Consider the word 雲の峰(くものみね) — kumo no mine — "cloud peak." This is a summer kigo that describes the summit of a towering cumulonimbus as though it were a mountain range. Bashō used it. Buson painted it. The metaphor collapses the distance between earth and sky: the cloud is the mountain, and for a moment in the blazing heat of August, the sky has geography.
Or 薄雲(うすぐも) — usu-gumo — "thin cloud," a word that does not tell you about the weather so much as it tells you about the quality of light at a particular hour. Usu-gumo is the veil through which the afternoon sun turns everything golden, the filter that makes an ordinary street look like a memory.
The Act of Looking Up
Modern Japan, like everywhere else, has largely outsourced its sky-reading to weather apps. The old cloud names survive in poetry anthologies and seasonal greeting cards, in the language of tea ceremony masters who still speak of hanagumori when choosing the scroll for an April tea gathering.

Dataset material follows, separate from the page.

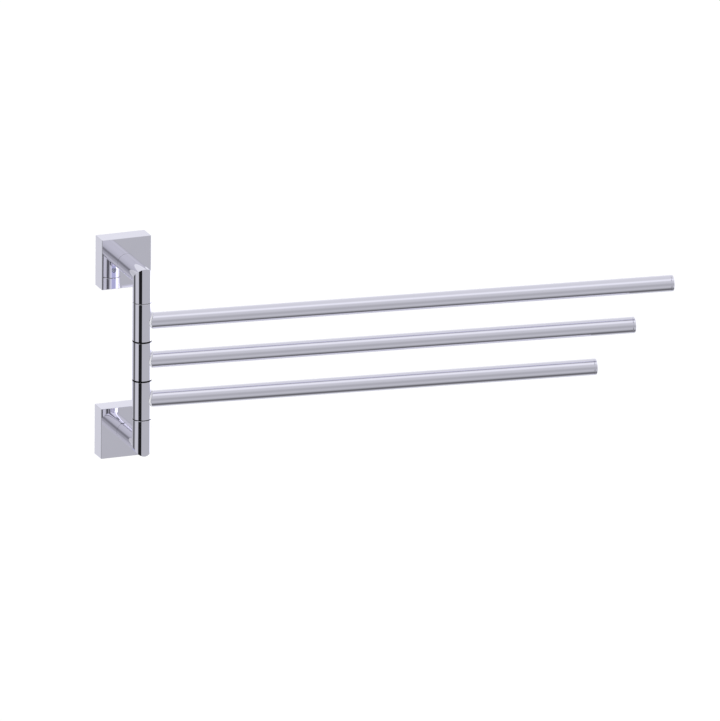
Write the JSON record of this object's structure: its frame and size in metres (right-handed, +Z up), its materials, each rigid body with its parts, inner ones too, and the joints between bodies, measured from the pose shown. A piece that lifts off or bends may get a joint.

But something remains in the culture that no app can replace: the habit of looking up and saying something. Japanese conversations are peppered with sky commentary — "ii tenki desu ne" (nice weather, isn't it), "kumo ga kirei" (the clouds are beautiful) — in ways that go beyond small talk. The sky is acknowledged. The clouds are noticed. And sometimes, if the person you're walking with is old enough or literate enough, the cloud will be named.
Not classified. Named. The way you name something you recognize, something that returns every year at the same time, something that marks the passage of your life as surely as the rings inside a tree.
Japan gave every cloud a name because the sky is not decoration. It is time itself, made visible, drifting overhead, never the same twice — and always, always worth the trouble of a word.